I Will most likely have a response (unless I'm preoccupied), because I'd just find this a bit 'odd'. 
Because I'd find it more noble to just say 'oh okay' or something, instead of lying about it (which will usually be seen through) --- unless the person knows how to make it sound funny in a way, I guess.

My reaction could range from smirking and going hehe with a possible question mark raised in my head, to quietly saying "liaarrr" (doesn't mean I intend to be mean by stating an obvious truth; I can be sympathetic ), to laughing in their face. -Probably also somewhat depends on my mood...
-> I approached this from how I'd react around my former classmates, and we were a tight and small bunch.

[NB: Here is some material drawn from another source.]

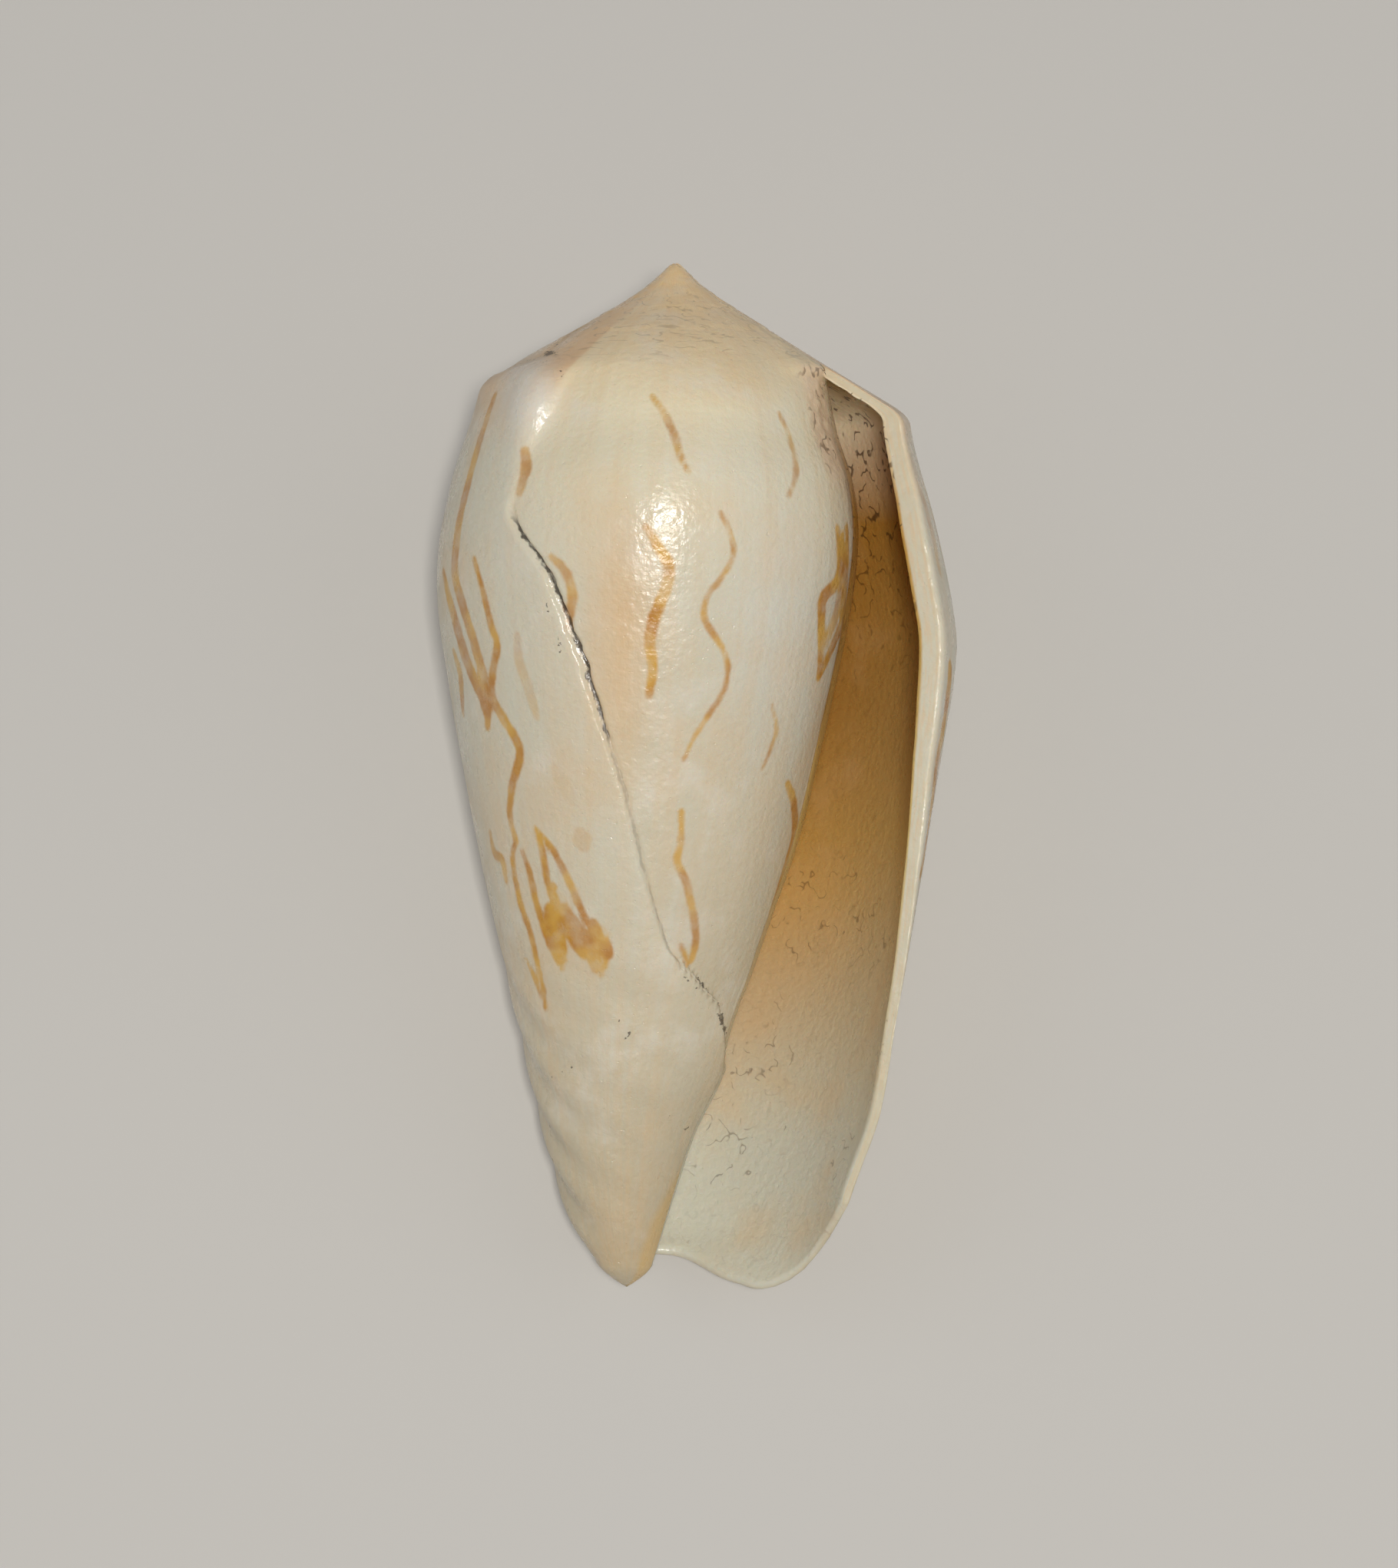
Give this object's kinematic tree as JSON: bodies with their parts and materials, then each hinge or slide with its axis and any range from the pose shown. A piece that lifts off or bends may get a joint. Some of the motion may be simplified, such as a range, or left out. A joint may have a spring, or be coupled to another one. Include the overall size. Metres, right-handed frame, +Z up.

Also I'd only laugh in someone's face about it if they've been jerky/annoying/teasing to me before.

If this happened in an aula/with people I don't know very well , I'd probably either ignore it if I'm not paying attention to it or I'd just stare over and have this facial expression that asks "what is he lying for? :-/" [- but eh the answer to that is pretty simple..lol]


----------



## knght990 (Jul 28, 2009)

I only say just kidding after i said a joke an no one laughed. I say it alot for this reason.
As for when people use it to cover up insecurities, i mostly ignore it and push forward. It usually a good time to switch topics because they don't want to talk about it anymore anyway, so i can get focus shifted onto the task at hand.


----------



## Ventricity (Mar 30, 2009)

i've become really good at defending those "just kidding" people from nasty INTJs that love nothing more than to point at insignificant faults in error. that's my hidden pleasure


----------



## Mutatio NOmenis (Jun 22, 2009)

When people do the JK thing, I kinda want to slam them against a wall to find out what they really mean.


----------



## Lending (Aug 15, 2009)

s1ng4m3 said:


> I have to get this off my chest. It's possibly one of my biggest pet peeves, ever.
> 
> Anytime someone uses the phrase* "just kidding" *to attempt to hide a mistake/wrong answer (even though it's completely obvious.) You see it in academic settings the most, I think, or just awkward conversation.
> 
> ...


You'll be alright, Marie. It's not that deep. :tongue:


----------



## More Tea (Aug 19, 2009)

I don't like the "just kidding" thing either. It's intellectually dishonest, which I find grating. 

Snail's explanation for a potential motivation behind the phrase makes sense. Thanks for spelling that out. It's much easier not to grit my teeth if I can understand *why* someone is doing something.


----------



## tsunamictuna (Aug 21, 2009)

Yeah... It's annoying. I agree. But I hear the "just kidding" thing whenever someone wants to soften up a comment they've said to keep it from being harsh or to keep tense feelings from developing..

I just want to be like, "Say what you mean, mean what you say."

& I don't have a problem admitting I'm wrong because I honestly believe... Sometimes it's right to say you're wrong :tongue:


----------



## rotis (Apr 23, 2009)

lol thread


----------